What's the most proper and natural way to say this?

1) She's _________ a Master's program in Literature next month.

a) entering
b) starting
c) joining
d) (other)

(In other words, she will start studying next month.)

2) She's currently ___________ a Master's degree in Literature.

a) studying
b) on
c) doing
d) (other)

It's not a question from a book, just something that's been rattling in my head.
 
  • min300

    Senior Member
    Iran ,( Persian)Farsi
    It is a good question.
    I think, it's common to say ' studying for a Master's degree' and ' studying towards a Master's degree'.
    But don't you think that we can also say ' studying a Master's degree'?
     

    nichec

    Senior Member
    Chinese(Taiwan)/English(AE)
    Hi everyone.

    What's the most proper and natural way to say this?

    1) She's _________ a Master's program in Literature next month.

    a) entering
    b) starting
    c) joining
    d) (other)

    (In other words, she will start studying next month.)

    2) She's currently ___________ a Master's degree in Literature.

    a) studying
    b) on
    c) doing
    d) (other)

    It's not a question from a book, just something that's been rattling in my head.
    I would say:
    --She's starting a Master's degree......
    --She's currently taking a Master's degree.....
     

    cycloneviv

    Senior Member
    English - Australia
    The only time that you would "study a Master's degree" would be if you saw one hanging on the wall and you went over and read closely what was written on the certificate.

    You can only "study for" or "study towards" a Master's degree.
     

    panjandrum

    Lapsed Moderator
    English-Ireland (top end)
    1) She's starting a Masters program in Literature next month.

    2) She's currently doing a Masters degree in Literature.

    I think those are the most familiar expressions.
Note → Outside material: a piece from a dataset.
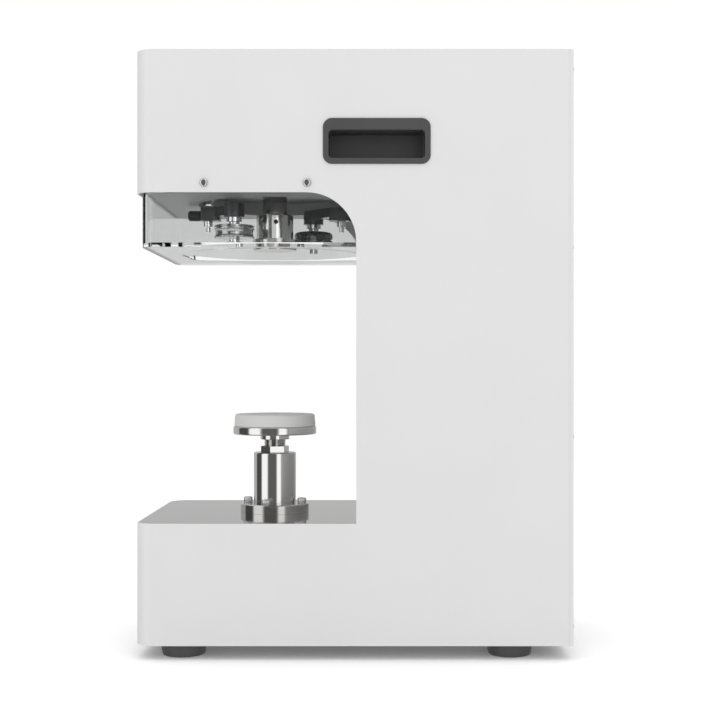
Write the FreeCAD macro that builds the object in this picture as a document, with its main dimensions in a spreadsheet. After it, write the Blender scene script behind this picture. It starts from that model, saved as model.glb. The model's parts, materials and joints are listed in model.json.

Here is more from a university style guide:
    Apostrophes are not required for the terms bachelors degree or masters degree, nor should they be used if referring informally to ‘a masters’, as in
    She’s taking a masters in English.

     

    min300

    Senior Member
    Iran ,( Persian)Farsi
    The only time that you would "study a Master's degree" would be if you saw one hanging on the wall and you went over and read closely what was written on the certificate.

    You can only "study for" or "study towards" a Master's degree.
    Thank you it was a very good explanation why I shouldn't use 'studying a masters degree. :)
     

    bu55ryung

    Member
    korea, korean
    Then, can I use either 'taking a Master's Degree in Accounting' or 'taking a Masters in Accounting'? Then, what does the plural form in the latter represent? My dictionary, Collins Cobuild, include only the former.
    Thanks.
     

    nichec

    Senior Member
    Chinese(Taiwan)/English(AE)
    Then, can I use either 'taking a Master's Degree in Accounting' or 'taking a Masters in Accounting'? Then, what does the plural form in the latter represent? My dictionary, Collins Cobuild, include only the former.
    Thanks.
    Hi, bu55ryung, welcome to the forum :)

    I think panj explained very well in post #9.